What we want is a fund that can be used to broaden the whole basis of multilateral trade throughout the world. If the American Loan of £1,000 million had been used as our gold reserves were before the war, as an exchange equalisation fund, the whole of world trade could have been increased to an enormous degree. It is still not too late. There is still a chances if we can say to other countries, "You can have a proportion of these dollars in certain circumstances, it you will allow sterling to flow more freely through the various markets of the world." I am sure that, not only by an increase of trade between this country and America, but also by freeing trade throughout the world, which with Marshall aid we can do, we can solve many of the economic problems with which we are faced at the present time.
I do not propose to follow the peripatetic perambulations of the hon. Member for Skipton (Mr. Drayson). He has got his own difficulties. With tender solicitude, I do not think we should exacerbate his position, although I may say that I think that when he goes back to the electorate at Skipton, and gives these doleful diatribes, they, being judicious and discerning, will desire to have a representative in Parliament in future other than the hon. Gentleman.
The right hon. Gentleman really must not be so touchy. He is doing himself an injustice when he resents what is, after all, by the practice and precept of this Committee, a legitimate piece of criticism. For my part I think there is no offensiveness in it, but that there may be a good deal of truth in it.

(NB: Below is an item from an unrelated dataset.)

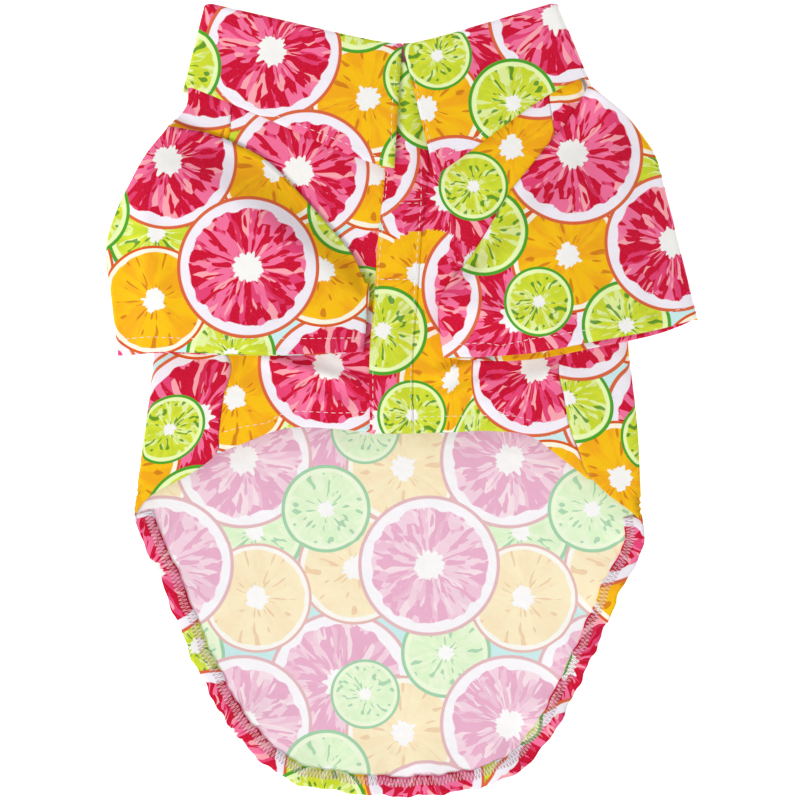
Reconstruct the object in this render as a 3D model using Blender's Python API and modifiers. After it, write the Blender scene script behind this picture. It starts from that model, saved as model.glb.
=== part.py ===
"""Dog shirt lying on its back with the belly side up.

The tail of the back points to -Y, the collar to +Y, and the shirt rests on Z = 0. Each piece of cloth
starts as a flat grid, takes its place by a formula of the named sizes, and gets its wall by Solidify.
Left and right are those of a viewer who looks down on the belly side.
"""
import math
from collections import namedtuple

import bmesh
import bpy
import numpy as np

# Driving dimensions, in metres
BACK_LENGTH = 0.3385       # side of the neckline to the end of the tail
BELLY_LENGTH = 0.171       # side of the neckline to the belly hem
HALF_WIDTH = 0.111         # centre line to the side fold of the body
BODY_LOFT = 0.017          # height of the body tube over its middle
EDGE_LOFT = 0.006          # height of the body tube at its side folds
SLEEVE_LENGTH = 0.105      # armhole to sleeve hem, down the outer fold
SLEEVE_OPENING = 0.115     # width of the sleeve hem lying flat
SLEEVE_LOFT = 0.0125       # height of the sleeve tube over its middle
SLEEVE_EDGE = 0.005        # height of the sleeve tube at its folds
SLEEVE_DROP = 0.014        # width over which a sleeve comes down beside the body
COLLAR_LEFT = 0.0913       # centre line to the end of the roll, left
COLLAR_RIGHT = 0.072       # the same, right
COLLAR_STAND = 0.0258      # neckline to the top of the roll
COLLAR_FALL = 0.0575       # roll to the tip of the collar
COLLAR_ROLL = 0.0036       # outer width of the rolled edge
NECK_DIP = 0.0184          # how far the neckline drops from its sides to the centre
PLACKET_WIDTH = 0.020
CLOSURE_WIDTH = 0.012
HEM_WIDTH = 0.009          # turned-in hem of the tail
HEM_WAVE = 0.0011          # height of the waves along the tail's edge
HEM_WAVE_LENGTH = 0.034
EDGE_CURL = 0.0012         # how far the tail's edge lifts off the surface
CURL_REACH = 0.016         # width over which it lifts
CLOTH = 0.0012             # wall of the cloth
GAP = 0.0003               # clearance between two pieces of cloth
SLEEVE_CLEARANCE = 0.0012  # clearance under the loose side of a sleeve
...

The right hon. Member is merely making post-prandial observations; but perhaps he will now be quiet. The hon. Member for Orpington (Sir W. Smithers) delivered himself of a speech in which he made a passionate plea for moral improvement and uplift on the part of the Government. It was a very moving plea. He felt that perhaps in some other world the Government's sins of omission and commission in the Budget would be visited upon them—for in this world they will certainly be visited upon the people of this country. But, to the everlasting credit of the Government, whatever may be said against them—and we on this side of the Committee reserve the right to criticise' constructively from time to time—they have given us a Budget which, broadly considered, is for the benefit of the people.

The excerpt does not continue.